Records from a data source ::
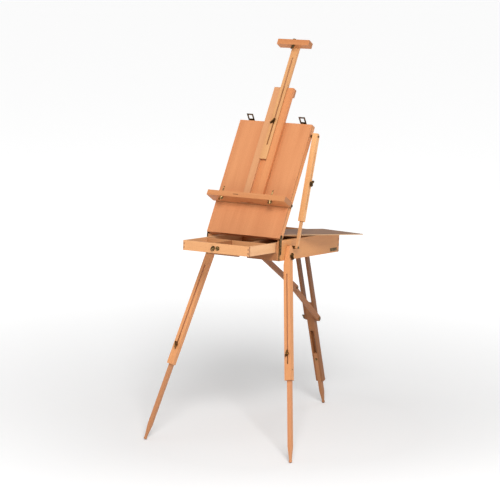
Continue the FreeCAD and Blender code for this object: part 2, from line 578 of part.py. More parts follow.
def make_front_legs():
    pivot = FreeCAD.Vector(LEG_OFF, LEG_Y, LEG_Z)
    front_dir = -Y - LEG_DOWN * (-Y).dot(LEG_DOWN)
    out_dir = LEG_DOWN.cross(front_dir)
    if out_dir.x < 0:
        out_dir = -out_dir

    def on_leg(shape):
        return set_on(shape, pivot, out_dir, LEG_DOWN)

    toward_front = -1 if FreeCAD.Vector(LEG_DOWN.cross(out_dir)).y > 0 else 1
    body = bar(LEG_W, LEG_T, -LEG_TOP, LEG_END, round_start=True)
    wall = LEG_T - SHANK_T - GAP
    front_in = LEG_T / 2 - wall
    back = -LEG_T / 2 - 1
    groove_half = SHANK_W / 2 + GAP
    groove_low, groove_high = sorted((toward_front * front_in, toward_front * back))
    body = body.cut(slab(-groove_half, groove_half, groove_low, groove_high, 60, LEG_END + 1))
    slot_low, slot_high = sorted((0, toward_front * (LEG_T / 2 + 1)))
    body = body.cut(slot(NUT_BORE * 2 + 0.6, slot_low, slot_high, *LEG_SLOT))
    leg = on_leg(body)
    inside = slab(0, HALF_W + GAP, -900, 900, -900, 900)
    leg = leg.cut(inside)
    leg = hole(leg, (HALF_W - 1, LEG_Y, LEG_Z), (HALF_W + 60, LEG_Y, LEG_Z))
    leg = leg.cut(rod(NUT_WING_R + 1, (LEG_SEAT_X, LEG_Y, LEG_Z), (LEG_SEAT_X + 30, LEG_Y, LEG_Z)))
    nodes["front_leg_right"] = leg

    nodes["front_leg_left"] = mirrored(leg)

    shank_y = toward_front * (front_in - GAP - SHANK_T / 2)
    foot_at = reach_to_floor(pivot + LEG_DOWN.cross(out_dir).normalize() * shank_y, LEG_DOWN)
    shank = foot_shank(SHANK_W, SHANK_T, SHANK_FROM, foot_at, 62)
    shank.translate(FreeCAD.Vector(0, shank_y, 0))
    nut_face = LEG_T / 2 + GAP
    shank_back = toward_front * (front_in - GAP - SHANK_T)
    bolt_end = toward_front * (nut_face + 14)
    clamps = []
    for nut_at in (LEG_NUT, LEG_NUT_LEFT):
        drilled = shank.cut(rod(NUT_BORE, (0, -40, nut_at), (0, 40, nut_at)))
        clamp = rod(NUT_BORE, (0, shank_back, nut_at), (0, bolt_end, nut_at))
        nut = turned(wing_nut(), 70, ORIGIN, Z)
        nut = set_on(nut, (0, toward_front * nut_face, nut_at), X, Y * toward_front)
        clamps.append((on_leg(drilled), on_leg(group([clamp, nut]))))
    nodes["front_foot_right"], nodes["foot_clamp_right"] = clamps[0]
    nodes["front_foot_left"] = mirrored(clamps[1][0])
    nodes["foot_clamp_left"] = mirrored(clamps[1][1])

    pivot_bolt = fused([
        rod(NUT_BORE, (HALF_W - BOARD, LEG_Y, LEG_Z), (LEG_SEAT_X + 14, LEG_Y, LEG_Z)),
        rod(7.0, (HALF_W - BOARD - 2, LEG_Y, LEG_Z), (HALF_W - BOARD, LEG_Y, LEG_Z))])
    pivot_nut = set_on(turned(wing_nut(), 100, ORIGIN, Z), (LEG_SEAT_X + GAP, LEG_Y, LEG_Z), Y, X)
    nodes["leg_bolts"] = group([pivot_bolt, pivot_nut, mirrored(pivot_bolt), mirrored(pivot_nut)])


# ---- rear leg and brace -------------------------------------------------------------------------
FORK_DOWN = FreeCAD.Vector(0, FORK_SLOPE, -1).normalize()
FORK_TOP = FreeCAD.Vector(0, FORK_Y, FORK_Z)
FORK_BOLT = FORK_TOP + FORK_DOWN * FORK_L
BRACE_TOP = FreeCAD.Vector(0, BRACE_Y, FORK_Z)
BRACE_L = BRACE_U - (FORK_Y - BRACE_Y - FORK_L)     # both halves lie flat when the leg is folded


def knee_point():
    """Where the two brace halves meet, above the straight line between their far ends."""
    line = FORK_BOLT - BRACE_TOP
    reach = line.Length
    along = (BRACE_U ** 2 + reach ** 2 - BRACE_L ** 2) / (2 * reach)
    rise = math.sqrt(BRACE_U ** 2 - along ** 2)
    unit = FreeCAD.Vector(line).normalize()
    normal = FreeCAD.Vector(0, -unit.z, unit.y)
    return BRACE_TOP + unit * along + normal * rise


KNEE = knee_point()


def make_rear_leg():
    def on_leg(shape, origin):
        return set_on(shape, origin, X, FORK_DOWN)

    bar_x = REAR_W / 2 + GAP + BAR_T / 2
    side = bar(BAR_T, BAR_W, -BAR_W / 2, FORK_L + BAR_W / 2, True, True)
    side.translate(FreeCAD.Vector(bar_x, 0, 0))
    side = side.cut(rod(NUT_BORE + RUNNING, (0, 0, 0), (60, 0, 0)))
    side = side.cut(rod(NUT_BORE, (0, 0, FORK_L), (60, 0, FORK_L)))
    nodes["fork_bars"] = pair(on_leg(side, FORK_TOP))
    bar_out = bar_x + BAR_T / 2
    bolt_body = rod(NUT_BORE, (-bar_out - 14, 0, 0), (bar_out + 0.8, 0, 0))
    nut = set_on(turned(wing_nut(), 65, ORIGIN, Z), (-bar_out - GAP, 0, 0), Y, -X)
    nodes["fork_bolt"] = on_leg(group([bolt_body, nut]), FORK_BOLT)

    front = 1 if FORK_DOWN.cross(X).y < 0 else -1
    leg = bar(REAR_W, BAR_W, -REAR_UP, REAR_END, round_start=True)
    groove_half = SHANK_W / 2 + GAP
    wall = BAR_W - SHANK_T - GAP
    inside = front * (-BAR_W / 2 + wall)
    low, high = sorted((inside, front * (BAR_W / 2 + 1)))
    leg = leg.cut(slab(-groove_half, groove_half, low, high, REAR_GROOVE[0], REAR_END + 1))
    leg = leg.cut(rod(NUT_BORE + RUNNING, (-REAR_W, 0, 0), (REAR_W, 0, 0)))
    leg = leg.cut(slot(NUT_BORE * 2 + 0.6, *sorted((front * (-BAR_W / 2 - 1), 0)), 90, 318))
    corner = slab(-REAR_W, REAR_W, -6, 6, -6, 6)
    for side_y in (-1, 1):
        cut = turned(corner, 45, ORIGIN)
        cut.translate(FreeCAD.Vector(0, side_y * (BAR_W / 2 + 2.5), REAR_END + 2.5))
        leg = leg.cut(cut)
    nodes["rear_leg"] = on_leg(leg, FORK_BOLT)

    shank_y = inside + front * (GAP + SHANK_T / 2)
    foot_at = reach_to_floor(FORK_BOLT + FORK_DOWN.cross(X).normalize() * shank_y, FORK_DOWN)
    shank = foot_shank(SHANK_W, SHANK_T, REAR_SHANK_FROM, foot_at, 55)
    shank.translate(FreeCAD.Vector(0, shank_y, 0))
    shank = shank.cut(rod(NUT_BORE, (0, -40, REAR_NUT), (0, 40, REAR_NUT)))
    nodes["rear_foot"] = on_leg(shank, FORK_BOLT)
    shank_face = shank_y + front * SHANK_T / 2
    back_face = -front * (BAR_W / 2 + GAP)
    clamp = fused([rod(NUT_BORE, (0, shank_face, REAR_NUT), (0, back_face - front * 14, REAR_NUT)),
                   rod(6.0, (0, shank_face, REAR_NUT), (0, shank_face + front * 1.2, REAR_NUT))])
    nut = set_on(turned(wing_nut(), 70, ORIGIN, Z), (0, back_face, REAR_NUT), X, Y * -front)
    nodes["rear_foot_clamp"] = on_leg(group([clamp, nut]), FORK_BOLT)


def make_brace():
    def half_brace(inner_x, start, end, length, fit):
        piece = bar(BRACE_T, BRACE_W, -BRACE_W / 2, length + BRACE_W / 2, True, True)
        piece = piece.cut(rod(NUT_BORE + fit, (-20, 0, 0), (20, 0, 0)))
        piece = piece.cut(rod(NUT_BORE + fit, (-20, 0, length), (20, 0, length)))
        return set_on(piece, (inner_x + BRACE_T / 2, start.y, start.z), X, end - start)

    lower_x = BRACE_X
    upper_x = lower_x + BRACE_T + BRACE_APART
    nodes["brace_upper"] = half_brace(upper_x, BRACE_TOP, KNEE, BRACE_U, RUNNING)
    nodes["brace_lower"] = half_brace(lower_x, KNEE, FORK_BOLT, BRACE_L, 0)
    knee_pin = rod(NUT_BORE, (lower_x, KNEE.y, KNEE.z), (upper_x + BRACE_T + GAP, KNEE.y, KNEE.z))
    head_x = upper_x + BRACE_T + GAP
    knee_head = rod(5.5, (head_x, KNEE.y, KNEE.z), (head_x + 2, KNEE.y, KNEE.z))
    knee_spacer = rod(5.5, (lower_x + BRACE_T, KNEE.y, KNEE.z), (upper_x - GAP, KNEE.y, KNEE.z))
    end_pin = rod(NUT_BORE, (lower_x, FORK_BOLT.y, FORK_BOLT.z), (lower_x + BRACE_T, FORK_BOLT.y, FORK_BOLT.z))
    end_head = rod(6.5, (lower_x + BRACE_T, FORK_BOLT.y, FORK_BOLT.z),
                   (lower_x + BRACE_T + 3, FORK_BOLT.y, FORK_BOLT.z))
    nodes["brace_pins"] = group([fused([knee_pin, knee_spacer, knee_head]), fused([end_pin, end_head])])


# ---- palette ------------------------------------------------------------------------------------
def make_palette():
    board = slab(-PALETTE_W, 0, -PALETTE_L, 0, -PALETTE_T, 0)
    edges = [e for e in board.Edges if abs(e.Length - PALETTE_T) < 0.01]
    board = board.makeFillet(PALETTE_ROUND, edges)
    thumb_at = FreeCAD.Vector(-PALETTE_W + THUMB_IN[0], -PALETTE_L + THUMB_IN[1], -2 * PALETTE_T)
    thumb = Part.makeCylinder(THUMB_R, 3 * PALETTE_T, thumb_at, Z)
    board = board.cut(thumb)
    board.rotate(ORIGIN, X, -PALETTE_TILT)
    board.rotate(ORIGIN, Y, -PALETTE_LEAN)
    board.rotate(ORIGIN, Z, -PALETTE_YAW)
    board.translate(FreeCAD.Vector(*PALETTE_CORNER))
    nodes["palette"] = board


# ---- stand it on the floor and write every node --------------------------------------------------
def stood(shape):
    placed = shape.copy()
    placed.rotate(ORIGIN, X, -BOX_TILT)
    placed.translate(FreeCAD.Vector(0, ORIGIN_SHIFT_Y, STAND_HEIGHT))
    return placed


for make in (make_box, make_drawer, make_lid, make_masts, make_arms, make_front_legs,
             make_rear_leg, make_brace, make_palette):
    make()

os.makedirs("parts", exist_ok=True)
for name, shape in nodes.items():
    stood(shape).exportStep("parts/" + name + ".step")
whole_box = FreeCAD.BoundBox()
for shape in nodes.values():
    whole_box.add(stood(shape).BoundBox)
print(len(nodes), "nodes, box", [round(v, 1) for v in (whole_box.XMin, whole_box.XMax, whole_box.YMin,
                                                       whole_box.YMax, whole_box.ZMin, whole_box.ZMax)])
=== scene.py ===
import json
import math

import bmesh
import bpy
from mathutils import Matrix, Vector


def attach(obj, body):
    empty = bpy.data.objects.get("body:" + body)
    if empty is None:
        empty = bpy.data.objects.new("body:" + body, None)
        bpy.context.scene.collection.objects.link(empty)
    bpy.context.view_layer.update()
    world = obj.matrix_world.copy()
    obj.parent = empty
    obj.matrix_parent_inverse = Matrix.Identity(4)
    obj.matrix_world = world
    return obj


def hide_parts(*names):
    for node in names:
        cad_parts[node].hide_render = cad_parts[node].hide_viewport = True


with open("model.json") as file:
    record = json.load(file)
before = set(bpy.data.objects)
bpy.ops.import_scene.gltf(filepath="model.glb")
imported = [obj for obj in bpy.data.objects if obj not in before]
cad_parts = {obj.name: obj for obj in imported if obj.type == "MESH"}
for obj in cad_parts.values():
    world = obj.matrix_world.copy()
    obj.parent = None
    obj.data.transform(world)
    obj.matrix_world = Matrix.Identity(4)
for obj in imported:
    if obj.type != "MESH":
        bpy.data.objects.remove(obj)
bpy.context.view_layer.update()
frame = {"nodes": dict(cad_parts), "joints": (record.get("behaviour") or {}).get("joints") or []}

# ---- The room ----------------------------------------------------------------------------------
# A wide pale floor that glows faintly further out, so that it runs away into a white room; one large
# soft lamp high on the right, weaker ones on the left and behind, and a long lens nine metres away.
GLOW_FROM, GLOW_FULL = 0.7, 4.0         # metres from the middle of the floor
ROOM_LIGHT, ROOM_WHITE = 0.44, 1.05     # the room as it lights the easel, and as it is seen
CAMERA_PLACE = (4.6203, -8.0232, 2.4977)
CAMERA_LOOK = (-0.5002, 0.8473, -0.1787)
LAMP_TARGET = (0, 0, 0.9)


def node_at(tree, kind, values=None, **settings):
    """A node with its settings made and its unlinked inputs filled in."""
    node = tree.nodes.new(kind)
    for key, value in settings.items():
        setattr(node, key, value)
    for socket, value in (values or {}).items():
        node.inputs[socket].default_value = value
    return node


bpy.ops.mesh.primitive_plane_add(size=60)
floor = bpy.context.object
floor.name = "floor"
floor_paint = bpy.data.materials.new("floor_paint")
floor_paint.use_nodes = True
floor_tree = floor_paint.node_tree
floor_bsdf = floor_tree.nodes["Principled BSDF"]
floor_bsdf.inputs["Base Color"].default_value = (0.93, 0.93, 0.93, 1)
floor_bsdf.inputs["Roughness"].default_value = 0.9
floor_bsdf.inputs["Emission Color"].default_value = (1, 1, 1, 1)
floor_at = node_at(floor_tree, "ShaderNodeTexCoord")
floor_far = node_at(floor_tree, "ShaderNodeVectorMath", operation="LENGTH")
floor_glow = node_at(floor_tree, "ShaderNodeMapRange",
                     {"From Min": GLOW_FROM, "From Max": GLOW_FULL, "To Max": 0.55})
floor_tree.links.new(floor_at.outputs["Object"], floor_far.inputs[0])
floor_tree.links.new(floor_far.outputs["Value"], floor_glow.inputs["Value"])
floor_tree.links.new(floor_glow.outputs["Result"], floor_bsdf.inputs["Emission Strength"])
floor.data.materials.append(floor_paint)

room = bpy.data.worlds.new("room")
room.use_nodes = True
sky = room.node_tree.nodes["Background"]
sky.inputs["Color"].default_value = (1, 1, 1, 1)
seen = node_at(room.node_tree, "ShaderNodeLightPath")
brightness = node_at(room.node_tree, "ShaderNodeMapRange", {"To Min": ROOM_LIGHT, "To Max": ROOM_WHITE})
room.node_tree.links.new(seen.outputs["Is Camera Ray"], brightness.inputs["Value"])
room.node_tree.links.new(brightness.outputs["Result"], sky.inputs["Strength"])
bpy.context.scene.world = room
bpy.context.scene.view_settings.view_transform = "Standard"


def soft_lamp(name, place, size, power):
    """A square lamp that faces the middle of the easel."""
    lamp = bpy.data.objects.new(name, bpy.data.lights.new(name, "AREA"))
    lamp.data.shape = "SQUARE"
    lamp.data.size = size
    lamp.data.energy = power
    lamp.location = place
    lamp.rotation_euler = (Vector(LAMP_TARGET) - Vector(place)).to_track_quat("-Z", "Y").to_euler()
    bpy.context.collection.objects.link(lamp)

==

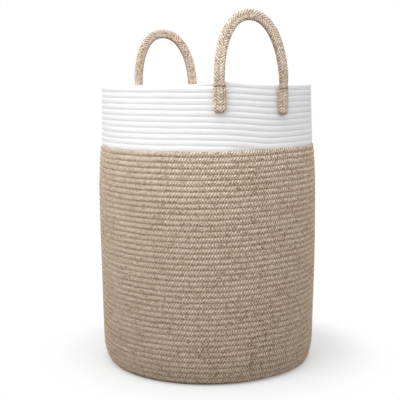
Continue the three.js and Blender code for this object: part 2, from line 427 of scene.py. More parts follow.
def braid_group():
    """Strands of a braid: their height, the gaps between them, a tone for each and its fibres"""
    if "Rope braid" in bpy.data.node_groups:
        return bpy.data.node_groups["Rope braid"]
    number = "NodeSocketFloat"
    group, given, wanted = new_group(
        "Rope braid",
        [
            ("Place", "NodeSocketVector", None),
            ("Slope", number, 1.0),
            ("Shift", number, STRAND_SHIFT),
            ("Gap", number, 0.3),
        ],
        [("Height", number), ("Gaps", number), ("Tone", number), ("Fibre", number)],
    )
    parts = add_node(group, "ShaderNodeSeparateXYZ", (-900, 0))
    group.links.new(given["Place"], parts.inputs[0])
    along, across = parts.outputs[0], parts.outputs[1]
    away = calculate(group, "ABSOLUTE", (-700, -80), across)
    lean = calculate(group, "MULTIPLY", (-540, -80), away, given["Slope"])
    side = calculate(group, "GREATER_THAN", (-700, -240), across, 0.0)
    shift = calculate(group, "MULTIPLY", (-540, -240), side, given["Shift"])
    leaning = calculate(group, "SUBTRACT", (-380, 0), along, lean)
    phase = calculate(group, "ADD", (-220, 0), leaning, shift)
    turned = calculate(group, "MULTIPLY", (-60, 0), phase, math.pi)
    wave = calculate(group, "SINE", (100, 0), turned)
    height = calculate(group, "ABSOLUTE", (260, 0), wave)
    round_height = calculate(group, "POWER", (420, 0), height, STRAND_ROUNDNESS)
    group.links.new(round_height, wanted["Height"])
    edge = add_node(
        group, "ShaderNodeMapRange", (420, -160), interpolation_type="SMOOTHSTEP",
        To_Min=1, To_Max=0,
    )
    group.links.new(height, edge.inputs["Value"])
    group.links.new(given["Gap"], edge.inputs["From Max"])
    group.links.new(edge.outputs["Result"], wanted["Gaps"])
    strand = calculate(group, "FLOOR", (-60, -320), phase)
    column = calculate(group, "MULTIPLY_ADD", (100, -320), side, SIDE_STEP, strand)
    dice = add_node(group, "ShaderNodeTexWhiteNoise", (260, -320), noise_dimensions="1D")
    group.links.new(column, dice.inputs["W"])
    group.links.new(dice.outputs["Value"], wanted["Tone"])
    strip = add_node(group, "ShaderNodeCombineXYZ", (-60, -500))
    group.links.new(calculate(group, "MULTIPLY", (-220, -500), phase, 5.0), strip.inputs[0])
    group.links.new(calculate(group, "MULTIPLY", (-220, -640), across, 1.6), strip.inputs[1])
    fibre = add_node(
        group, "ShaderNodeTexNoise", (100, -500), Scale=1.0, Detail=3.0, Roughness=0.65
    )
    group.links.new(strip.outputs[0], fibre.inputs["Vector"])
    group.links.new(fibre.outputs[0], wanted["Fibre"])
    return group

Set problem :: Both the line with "for make in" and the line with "bpy.data.objects.remove(obj)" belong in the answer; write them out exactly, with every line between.

Reply to the task ::
for make in (make_box, make_drawer, make_lid, make_masts, make_arms, make_front_legs,
             make_rear_leg, make_brace, make_palette):
    make()

os.makedirs("parts", exist_ok=True)
for name, shape in nodes.items():
    stood(shape).exportStep("parts/" + name + ".step")
whole_box = FreeCAD.BoundBox()
for shape in nodes.values():
    whole_box.add(stood(shape).BoundBox)
print(len(nodes), "nodes, box", [round(v, 1) for v in (whole_box.XMin, whole_box.XMax, whole_box.YMin,
                                                       whole_box.YMax, whole_box.ZMin, whole_box.ZMax)])
=== scene.py ===
import json
import math

import bmesh
import bpy
from mathutils import Matrix, Vector


def attach(obj, body):
    empty = bpy.data.objects.get("body:" + body)
    if empty is None:
        empty = bpy.data.objects.new("body:" + body, None)
        bpy.context.scene.collection.objects.link(empty)
    bpy.context.view_layer.update()
    world = obj.matrix_world.copy()
    obj.parent = empty
    obj.matrix_parent_inverse = Matrix.Identity(4)
    obj.matrix_world = world
    return obj


def hide_parts(*names):
    for node in names:
        cad_parts[node].hide_render = cad_parts[node].hide_viewport = True


with open("model.json") as file:
    record = json.load(file)
before = set(bpy.data.objects)
bpy.ops.import_scene.gltf(filepath="model.glb")
imported = [obj for obj in bpy.data.objects if obj not in before]
cad_parts = {obj.name: obj for obj in imported if obj.type == "MESH"}
for obj in cad_parts.values():
    world = obj.matrix_world.copy()
    obj.parent = None
    obj.data.transform(world)
    obj.matrix_world = Matrix.Identity(4)
for obj in imported:
    if obj.type != "MESH":
        bpy.data.objects.remove(obj)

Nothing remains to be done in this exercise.